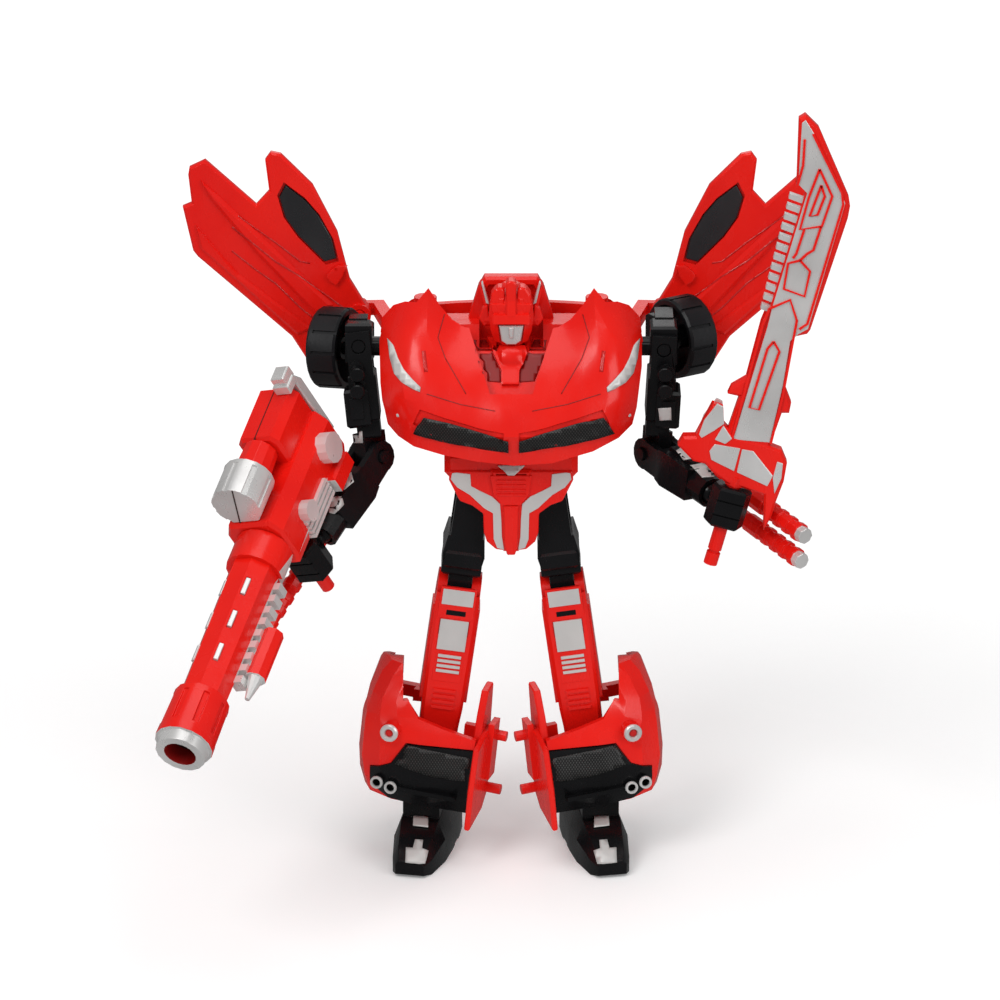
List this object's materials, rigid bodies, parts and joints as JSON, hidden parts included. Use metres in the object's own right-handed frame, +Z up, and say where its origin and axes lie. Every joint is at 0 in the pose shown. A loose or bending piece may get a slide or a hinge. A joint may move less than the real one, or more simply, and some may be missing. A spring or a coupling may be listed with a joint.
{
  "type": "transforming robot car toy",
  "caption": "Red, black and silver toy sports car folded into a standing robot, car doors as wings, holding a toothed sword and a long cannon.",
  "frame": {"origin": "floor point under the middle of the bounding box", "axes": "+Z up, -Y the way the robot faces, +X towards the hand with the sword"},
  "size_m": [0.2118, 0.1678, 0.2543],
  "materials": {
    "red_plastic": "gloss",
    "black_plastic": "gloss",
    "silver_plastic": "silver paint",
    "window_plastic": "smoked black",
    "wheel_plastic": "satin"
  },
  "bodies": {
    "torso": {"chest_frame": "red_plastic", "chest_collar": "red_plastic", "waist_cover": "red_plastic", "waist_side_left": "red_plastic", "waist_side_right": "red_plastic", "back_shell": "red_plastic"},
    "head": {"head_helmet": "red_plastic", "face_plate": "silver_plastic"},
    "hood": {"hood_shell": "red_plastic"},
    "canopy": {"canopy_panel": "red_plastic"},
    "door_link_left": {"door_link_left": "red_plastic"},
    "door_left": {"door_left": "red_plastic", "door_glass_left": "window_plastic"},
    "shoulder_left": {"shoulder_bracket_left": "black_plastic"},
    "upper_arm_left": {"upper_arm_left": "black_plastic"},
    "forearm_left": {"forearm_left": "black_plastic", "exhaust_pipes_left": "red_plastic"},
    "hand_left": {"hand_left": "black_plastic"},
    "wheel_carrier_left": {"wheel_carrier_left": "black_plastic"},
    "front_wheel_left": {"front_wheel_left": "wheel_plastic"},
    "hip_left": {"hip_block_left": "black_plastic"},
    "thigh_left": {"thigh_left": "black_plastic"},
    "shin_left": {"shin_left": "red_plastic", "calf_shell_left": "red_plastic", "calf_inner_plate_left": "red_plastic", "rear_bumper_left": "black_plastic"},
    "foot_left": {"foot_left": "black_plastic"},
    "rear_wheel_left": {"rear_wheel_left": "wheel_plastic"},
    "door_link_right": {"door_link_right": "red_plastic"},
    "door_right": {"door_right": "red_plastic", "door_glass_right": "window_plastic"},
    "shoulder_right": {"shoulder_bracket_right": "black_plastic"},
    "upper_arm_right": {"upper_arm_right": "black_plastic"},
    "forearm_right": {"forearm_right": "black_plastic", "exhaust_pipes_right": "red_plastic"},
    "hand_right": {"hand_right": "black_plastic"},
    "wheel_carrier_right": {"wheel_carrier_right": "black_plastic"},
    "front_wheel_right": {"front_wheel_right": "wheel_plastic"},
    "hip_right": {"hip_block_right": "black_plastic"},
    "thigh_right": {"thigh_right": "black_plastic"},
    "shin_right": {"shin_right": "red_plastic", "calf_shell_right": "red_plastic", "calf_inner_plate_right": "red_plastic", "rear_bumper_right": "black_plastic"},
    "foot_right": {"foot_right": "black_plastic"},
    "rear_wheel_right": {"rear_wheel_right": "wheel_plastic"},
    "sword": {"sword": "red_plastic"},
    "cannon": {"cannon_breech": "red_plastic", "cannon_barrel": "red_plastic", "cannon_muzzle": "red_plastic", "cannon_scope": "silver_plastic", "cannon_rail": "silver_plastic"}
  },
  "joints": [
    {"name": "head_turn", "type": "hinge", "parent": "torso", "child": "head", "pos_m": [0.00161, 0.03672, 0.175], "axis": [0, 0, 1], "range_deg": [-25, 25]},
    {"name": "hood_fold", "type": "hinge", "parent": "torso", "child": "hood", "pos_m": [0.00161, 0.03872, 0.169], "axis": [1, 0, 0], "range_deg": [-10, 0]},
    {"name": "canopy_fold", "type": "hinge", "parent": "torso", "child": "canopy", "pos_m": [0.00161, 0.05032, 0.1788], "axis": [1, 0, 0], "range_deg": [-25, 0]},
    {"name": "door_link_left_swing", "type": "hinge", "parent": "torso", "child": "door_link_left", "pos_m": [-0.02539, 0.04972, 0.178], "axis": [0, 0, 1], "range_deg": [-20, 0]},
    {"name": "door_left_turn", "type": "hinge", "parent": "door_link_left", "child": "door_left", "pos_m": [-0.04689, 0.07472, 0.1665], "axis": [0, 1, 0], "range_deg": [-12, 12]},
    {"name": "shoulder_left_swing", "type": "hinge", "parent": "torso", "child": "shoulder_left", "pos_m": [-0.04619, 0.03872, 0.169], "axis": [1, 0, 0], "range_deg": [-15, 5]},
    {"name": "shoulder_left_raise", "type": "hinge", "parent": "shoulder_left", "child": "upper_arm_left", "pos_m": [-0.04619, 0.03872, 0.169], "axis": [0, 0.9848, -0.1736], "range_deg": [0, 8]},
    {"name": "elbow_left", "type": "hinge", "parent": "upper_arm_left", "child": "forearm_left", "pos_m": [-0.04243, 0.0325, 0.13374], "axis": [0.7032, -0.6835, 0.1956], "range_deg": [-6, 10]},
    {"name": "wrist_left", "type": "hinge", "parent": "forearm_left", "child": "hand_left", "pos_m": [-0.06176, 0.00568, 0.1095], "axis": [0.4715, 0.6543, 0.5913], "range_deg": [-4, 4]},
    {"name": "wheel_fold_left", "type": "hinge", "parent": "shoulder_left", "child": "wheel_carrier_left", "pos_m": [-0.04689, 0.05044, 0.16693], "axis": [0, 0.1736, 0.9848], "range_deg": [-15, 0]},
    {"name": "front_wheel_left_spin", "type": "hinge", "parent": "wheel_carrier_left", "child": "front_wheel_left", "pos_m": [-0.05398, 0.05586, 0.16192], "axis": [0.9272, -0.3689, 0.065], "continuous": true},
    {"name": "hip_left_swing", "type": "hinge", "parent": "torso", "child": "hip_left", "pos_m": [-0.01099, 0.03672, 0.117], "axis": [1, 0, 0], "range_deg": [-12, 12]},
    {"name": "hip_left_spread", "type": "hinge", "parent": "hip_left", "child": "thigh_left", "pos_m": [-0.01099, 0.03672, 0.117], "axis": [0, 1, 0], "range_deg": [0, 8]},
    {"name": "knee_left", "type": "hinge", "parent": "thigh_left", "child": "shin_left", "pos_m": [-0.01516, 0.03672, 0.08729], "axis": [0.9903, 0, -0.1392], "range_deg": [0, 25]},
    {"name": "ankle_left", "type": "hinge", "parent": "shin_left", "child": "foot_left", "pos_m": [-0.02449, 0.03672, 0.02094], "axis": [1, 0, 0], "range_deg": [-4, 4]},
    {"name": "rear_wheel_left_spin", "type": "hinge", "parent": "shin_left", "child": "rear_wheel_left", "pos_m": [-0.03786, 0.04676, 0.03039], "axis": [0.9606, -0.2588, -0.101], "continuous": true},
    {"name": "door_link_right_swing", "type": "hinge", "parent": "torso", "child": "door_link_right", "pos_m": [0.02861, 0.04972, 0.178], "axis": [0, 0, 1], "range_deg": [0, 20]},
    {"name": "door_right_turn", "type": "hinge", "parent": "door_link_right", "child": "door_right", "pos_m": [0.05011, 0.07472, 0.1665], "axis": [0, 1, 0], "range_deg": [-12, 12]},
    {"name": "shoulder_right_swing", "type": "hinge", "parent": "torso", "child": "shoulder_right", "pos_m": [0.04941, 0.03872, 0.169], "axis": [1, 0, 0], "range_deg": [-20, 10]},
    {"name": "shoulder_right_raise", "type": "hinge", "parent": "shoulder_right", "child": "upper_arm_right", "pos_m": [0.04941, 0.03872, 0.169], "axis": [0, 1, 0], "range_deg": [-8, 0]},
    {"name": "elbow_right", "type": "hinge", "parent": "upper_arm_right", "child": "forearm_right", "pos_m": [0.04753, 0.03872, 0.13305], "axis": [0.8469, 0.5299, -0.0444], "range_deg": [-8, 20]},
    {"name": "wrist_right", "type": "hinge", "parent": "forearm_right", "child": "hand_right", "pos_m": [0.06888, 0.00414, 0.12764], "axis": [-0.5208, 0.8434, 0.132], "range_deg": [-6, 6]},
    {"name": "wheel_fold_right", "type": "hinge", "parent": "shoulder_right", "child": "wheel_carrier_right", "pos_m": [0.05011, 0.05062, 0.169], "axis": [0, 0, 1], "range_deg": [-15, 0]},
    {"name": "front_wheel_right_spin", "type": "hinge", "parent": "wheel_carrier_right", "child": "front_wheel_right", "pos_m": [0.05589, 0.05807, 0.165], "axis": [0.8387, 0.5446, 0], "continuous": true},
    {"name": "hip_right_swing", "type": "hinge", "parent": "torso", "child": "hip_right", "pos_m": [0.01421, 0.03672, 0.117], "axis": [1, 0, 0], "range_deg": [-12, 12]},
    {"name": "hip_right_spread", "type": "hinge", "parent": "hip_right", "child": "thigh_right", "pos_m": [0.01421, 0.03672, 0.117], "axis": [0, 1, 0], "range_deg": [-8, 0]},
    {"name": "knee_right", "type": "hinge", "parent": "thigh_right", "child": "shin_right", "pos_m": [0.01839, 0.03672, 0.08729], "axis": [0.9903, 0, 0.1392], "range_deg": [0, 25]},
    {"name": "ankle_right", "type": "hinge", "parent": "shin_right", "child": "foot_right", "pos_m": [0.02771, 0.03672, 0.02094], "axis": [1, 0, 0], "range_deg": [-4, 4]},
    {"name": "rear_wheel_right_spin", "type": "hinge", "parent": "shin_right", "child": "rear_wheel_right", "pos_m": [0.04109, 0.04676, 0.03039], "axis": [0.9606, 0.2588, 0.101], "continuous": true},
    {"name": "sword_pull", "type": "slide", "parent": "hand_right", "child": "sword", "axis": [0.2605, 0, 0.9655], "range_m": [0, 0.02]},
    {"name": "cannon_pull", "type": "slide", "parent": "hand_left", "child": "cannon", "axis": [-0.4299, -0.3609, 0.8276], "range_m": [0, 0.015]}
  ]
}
◇ ◇ ◇ ◇ ◇ ◇ ◇
List each line holding the string "joints".

List this object's materials, rigid bodies, parts and joints as JSON, hidden parts included. Use metres in the object's own right-handed frame, +Z up, and say where its origin and axes lie. Every joint is at 0 in the pose shown. A loose or bending piece may get a slide or a hinge. A joint may move less than the real one, or more simply, and some may be missing. A spring or a coupling may be listed with a joint.
  "joints": [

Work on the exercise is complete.